According to a report from 9to5Mac, App Store chief Phil Schiller said that Apple had been alerted that Telegram’s apps were sharing child pornography, which Apple verified, removing the apps and notifying authorities. Rather than remaining passive about the problem, Apple then pushed the developer to remove the content, ban the users responsible for posting it, and install “more controls to keep this illegal activity from happening again.”

Apple’s removal of Telegram from the App Store coincided with seemingly minor updates to the developer’s Android apps, suggesting that nothing serious was amiss until Apple said otherwise. Telegram has long promised users ultra-secure communications that cannot be read even by foreign governments, but it has been targeted by Iranian state-sponsored hackers, and more recently criticized by Russian authorities for facilitating terrorism. Telegram has previously brushed off complaints about bad uses of its service, suggesting that dangerous users will simply change apps, and truly blocking them would require blocking the internet.

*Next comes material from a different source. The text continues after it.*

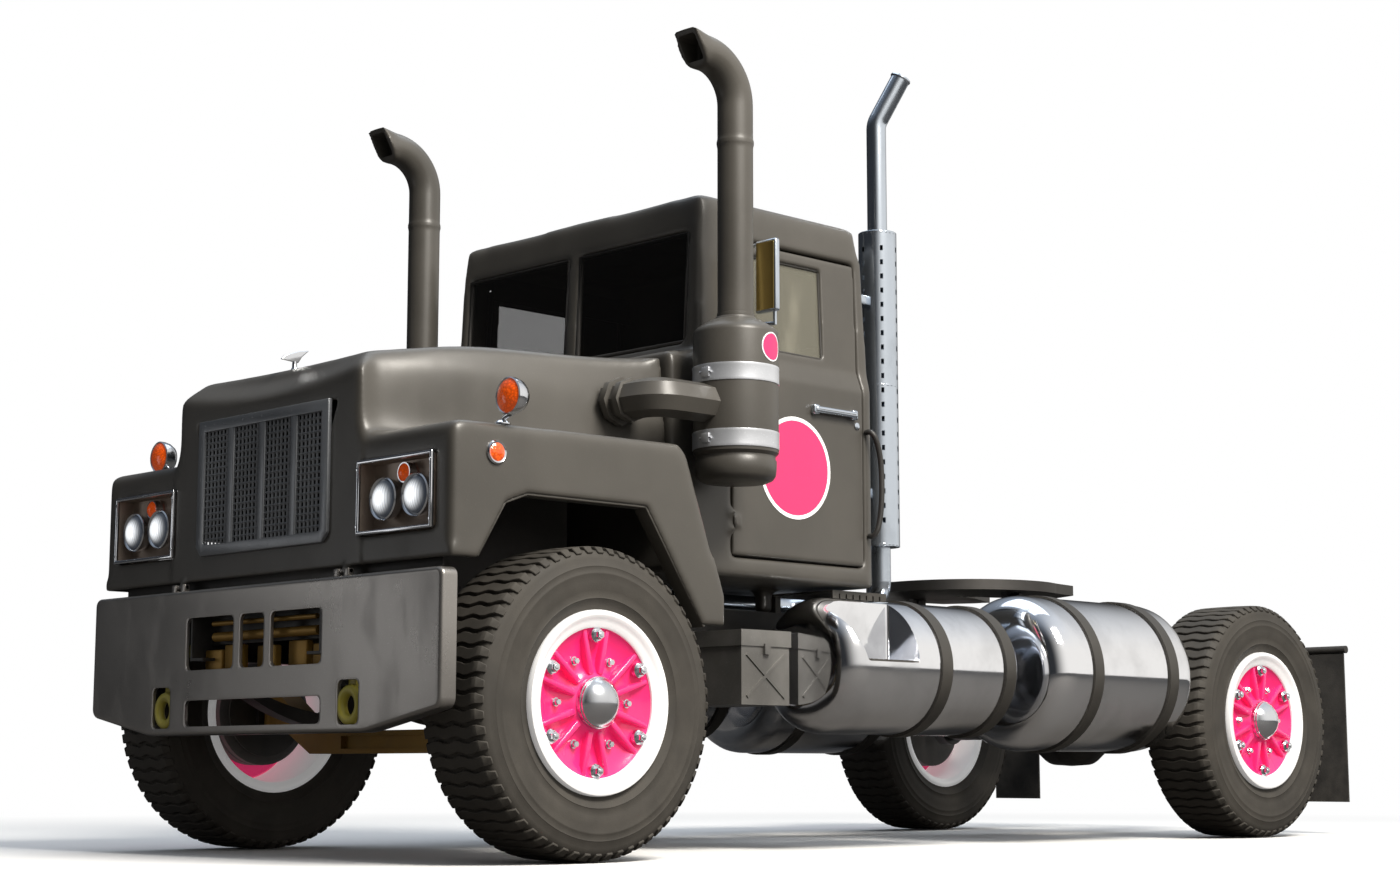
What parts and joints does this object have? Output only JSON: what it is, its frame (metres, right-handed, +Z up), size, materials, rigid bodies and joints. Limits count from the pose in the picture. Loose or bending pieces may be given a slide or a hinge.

Nonetheless, Apple clearly believed that Telegram could do more to police bad users, and apparently leveraged the possible loss of its iOS user base to force a rapid change. Schiller explained in an email that Apple “will never allow illegal content to be distributed by apps in the App Store and we will take swift action whenever we learn of such activity… we have zero tolerance for any activity that puts children at risk.”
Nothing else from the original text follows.